By extension, I can only imagine that race, which is an even more sensitive issue, must always be stated with even more rigorous language, and that open questions are immediately answered by people with preconceived notions on the subject.
Except that one night at the club does not foster resentment by men. Free tuition for many years will undoubtedly foster an enormous resentment among those not getting free tuition, especially if the beneficiaries of that tuition don't have to show an economic disparity in order to receive it. It is difficult to question programs that allow poor people to go through college for free without sounding selfish; it is a little less difficult to say, "Why should that woman, whose family is making more than mine, get free tuition when I don't?"
Like I said, this problem cannot addressed at the college level. It must be addressed at the middle school level, right when kids hit puberty. The shows that target middle school and high school girls should contain subtle hints that science and engineering are not "just for men" if we are going to close this gap. Why aren't the "mother" characters on these shows portrayed as computer programmers or physics researchers? (It doesn't matter if it is an accurate depiction of reality, because such shows almost never reflect the reality of the world anyway).
Pretty much. People get offended at the very question, "Is race a factor in intelligence." Of course they will be offended by any answer other than "No," so unless you plan on writing the world's shortest research paper (one word), you have to use very obscure language to make a point on the subject.
My point was about quotas; quotas are a sort of global topic in this article. My point was that it really doesn't matter why there are different interests across genders, since you said:
"What these 'PC jerks' believe is that women and men are socially conditioned to have different interests -- in other words, it just ain't natural. The concern is that the social conditioning is detrimental. That stereotypical 'women's interests' are less valued and thus less rewarding than stereotypical 'men's interests.'"
The OP simply noted that men and women have different interests, and that people are refusing to admit that. My point was that he is correct, regardless of why the interests are different, and that the article, which does mention quotas and is about putting science under title IX, is reporting on a completely misguided approach to the problem.
I'll clarify: men and women have different interests. Doesn't matter what the cause is, quotas are not a way to change those interests, just to piss off all the people who have no legitimate bias.
If it is a result of social conditioning, then the way to actually solve it is to stop conditioning girls to dislike/fear science and math. Perhaps we could start by not making shows that cater to teenage girls be centered around fashion.
It is inherently misguided to assume that, whenever there is an imbalance in gender, race, or any other factor in a given field, it is a result of bias by the "gatekeepers" of that field. Sometimes, there is a legitimate imbalance in the interest in that field, to say nothing of the reason for that imbalance.

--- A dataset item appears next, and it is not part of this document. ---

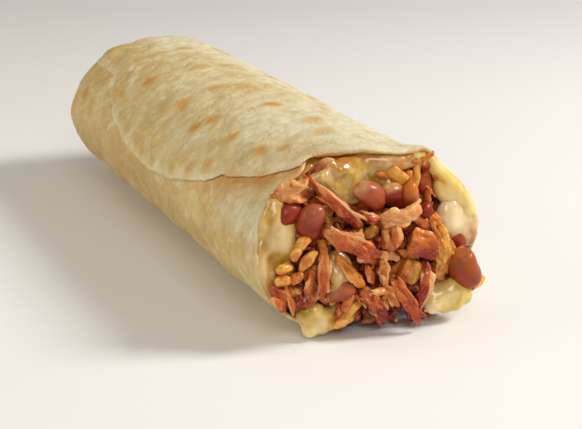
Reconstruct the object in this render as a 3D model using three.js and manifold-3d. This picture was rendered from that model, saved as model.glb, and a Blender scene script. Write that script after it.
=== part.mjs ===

I've said this about 5 times now, but I'll repeat it for you: my school's electrical engineering department has never had a single allegation of bias, and recently went through a desperate push for female applicants in order to meet the goal of "doubling female enrollment" (recently changed to "increase female enrollment" because my graduating class has zero women, and there are only 2 in the years that follow). All a quota would do is annoy us, or worse, force us to lower the standard for enrollment so that we can increase the ratio of women to men.
We recognize the merit in our women, by the way. By the same standard that we recognize merit in our men. I've been tutoring my peers for a while, and the few women who've asked me for help have had the EXACT same problems as the men who asked for help, and the exact same complaints about professors (this one grades too hard, this one demands too much in our papers, this one only teaches from the book). I have yet to witness or hear, in any capacity, a woman being discriminated against because of her gender. Maybe at your institution, things are different, but around here, we have absolutely no problem with women.
My university's electrical engineering department recently revised its "double female enrollment" policy with "increase female enrollment," because we no longer have any women in the undergraduate program. There was a desperate push for getting more girls to apply, going as far as publishing posters and pamphlets that deliberately misrepresented the ratio of men to women in the program, and sending those to high schools. We have never had an allegation of bias against our department, whether over gender, race, sexual preference, religion, or nationality, but we still have zero women in my graduating class and only 3 black students (of roughly 80 graduates). Our faculty is certainly diverse; we even have a transsexual professor, and nobody passes any judgment (I have yet to even hear people snicker about it, at least within the department).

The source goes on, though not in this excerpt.